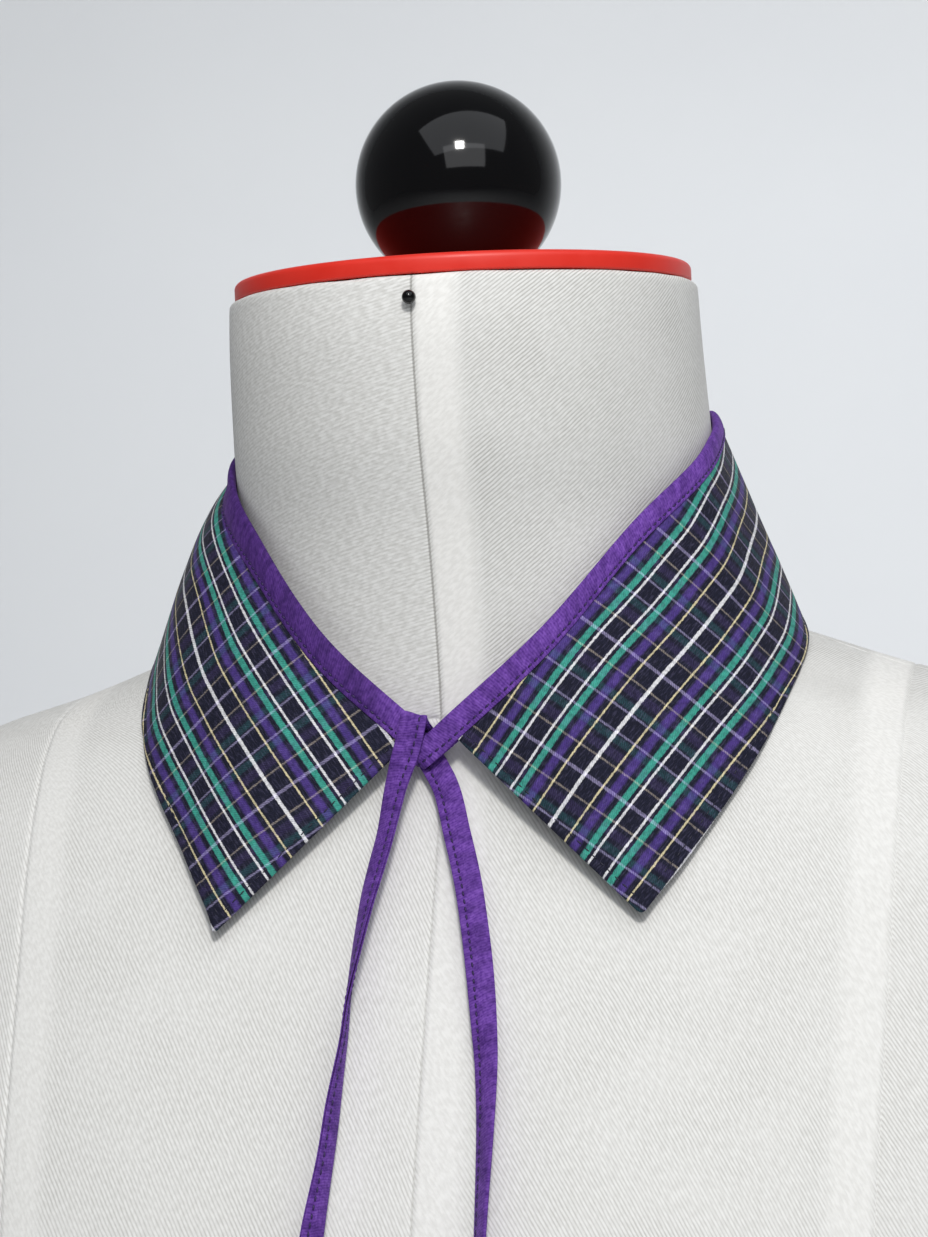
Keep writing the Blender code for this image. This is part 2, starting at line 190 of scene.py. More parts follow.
# --- finishing of the cloth ---
CHECK_THICKNESS = 0.0008
NECKLINE_FROM_STRIPE = -0.0158   # at the centre back, where the white stripe is 0
NECK_EDGE_STEPS = (0, 0.00006, 0.0002, 0.0004)
OUTER_EDGE_STEPS = (0, 0.00004, 0.00012, 0.00025, 0.0004, 0.0006, 0.0009, 0.0013, 0.0016, 0.0019,
                    0.0022, 0.0025, 0.0028, 0.0032, 0.0038, 0.005)
COLUMNS_BETWEEN = 36
RULINGS_PER_SECTION = 22
FRONT_STEPS = (0.0015, 0.045, 1.25)     # beside the fronts: finest and coarsest in sections, growth
EDGE_STITCH_IN = 0.0022          # the edge stitching lies this far in
EDGE_STITCH_PULL = 0.00028
TURNING_BULK = 0.00022           # the edges are four layers thick
COLLAR_WAVE = 0.00045            # slightly wavy, as cloth is after pressing
TIP_ROUNDING = 0.0022
LEFT_CORNER_DEPTH = 0.00690      # at the -X front the check's neck edge comes out of the binding
LEFT_CORNER_RISE = 0.18

# waves per metre, share of COLLAR_WAVE, place in the noise
COLLAR_WAVES = ((32, 1.0, 3.1), (110, 0.25, 8.2))

# What only the -X half does: how much, the section where it does so most, and how far it spreads
LEFT_LEAN = (0.0008, 3.7, 1.1)      # the collar lies closer to the neck
LEFT_SNUG = (0.0018, 3.3, 1.1)      # its neckline is drawn in a little more
LEFT_SWELL = (0.0032, 3.6, 1.4)     # it swells over the shoulder
LEFT_WIDER = (0.45, 2.8, 1.5)       # the binding is wider: a share of its width

# The cloth was eased on to the strip over the shoulders, which turned its threads at the fronts.
THREAD_TURN = radians(2.2)
THREAD_PIVOT = (0.1296, 0.1186)
BACK_EASE = 1.055
EASED_FROM, EASED_TO = 3.0, 4.0     # sections, counted from either front
EDGE_PITCH, EDGE_STITCH = 0.0024, 0.0015
TOP_PITCH, TOP_STITCH = 0.0019, 0.0013
THREAD_WIDTH = 0.00056           # coarser than real, so that it shows
THREAD_SLANT = 0.07              # a lockstitch lies slightly slantwise
THREAD_RAISED = 0.15             # share of its thickness
STATION_STEP = 0.0009

FORM_SIDES = 176
FORM_STEP, FORM_NECK_STEP = 0.0042, 0.0022      # up the form, and past the foot of its neck
FORM_ROUNDING = 0.0016
SEAM_DEPTH = 0.00035
SEAM_REACH = 0.02                # only faces this close to a seam's plane are cut
SEAM_STEPS = (-0.0012, -0.0007, -0.0003, 0, 0.0003, 0.0007, 0.0012)
TOP_EDGE_UNEVEN = 0.00022        # the turned-in edge at the top of the cover
PRINCESS_AT_FOOT = 0.0679
PRINCESS_LEAN = 0.075
PLATE_INSET = 0.0014

# a point on each seam's plane, the plane's direction, and whether the seam is only below the neck
SEAMS = {
    "neck": ((0, -0.0500, 0.4885), (0, -0.327, 0.945), False),
    "centre": ((0, 0, 0), (1, 0, 0), False),
    "princess_left": ((-PRINCESS_AT_FOOT, 0, 0), (1, 0, PRINCESS_LEAN), True),
    "princess_right": ((PRINCESS_AT_FOOT, 0, 0), (1, 0, -PRINCESS_LEAN), True),
    "side": ((0, 0.0080, 0), (0, 1, 0), True),
}

# The strip folded in half along its length, cut across: one leaf, from its open edge to the fold.
# depth from the fold, out from the middle, thickness of the leaf (mm)
STRIP_LEAF = (
    (6.40, 0.58, 0.00),
    (6.37, 0.58, 0.18),
    (6.27, 0.60, 0.32),
    (6.03, 0.63, 0.44),
    (5.71, 0.66, 0.48),
    (5.46, 0.62, 0.40),
    (5.25, 0.57, 0.30),     # pulled in by the stitching
    (5.04, 0.62, 0.42),
    (4.70, 0.70, 0.55),
    (3.93, 0.80, 0.60),
    (2.92, 0.83, 0.60),
    (1.92, 0.76, 0.60),
    (1.19, 0.61, 0.60),
    (0.69, 0.42, 0.60),
    (0.44, 0.22, 0.60),
    (0.37, 0.00, 0.60),     # the fold
)
STRIP_WIDTH = STRIP_LEAF[0][0] * MM
STITCHED_PLACE = 6          # the row of STRIP_LEAF that is pulled in
CLOSED_OUT = 0.45           # share of the leaves' spread that is left where no check lies between
CLOSED_THICKNESS = 0.80
LOOSE_INSET = 0.60          # past the neckline the stitching wanders this much further in (mm)
LOOSE_FROM_EDGE = 3.5       # and the wandering ends this far from the open edge (mm)
KNOT_BLEND = 0.006          # the binding goes over into the knot's strip along this length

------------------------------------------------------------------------

* [SET EXERCISE]:
Within the listing above, copy each line that has the string "this".

* [RESPONSE]:
Keep writing the Blender code for this image. This is part 2, starting at line 190 of scene.py. More parts follow.
EDGE_STITCH_IN = 0.0022          # the edge stitching lies this far in
SEAM_REACH = 0.02                # only faces this close to a seam's plane are cut
LOOSE_INSET = 0.60          # past the neckline the stitching wanders this much further in (mm)
LOOSE_FROM_EDGE = 3.5       # and the wandering ends this far from the open edge (mm)
KNOT_BLEND = 0.006          # the binding goes over into the knot's strip along this length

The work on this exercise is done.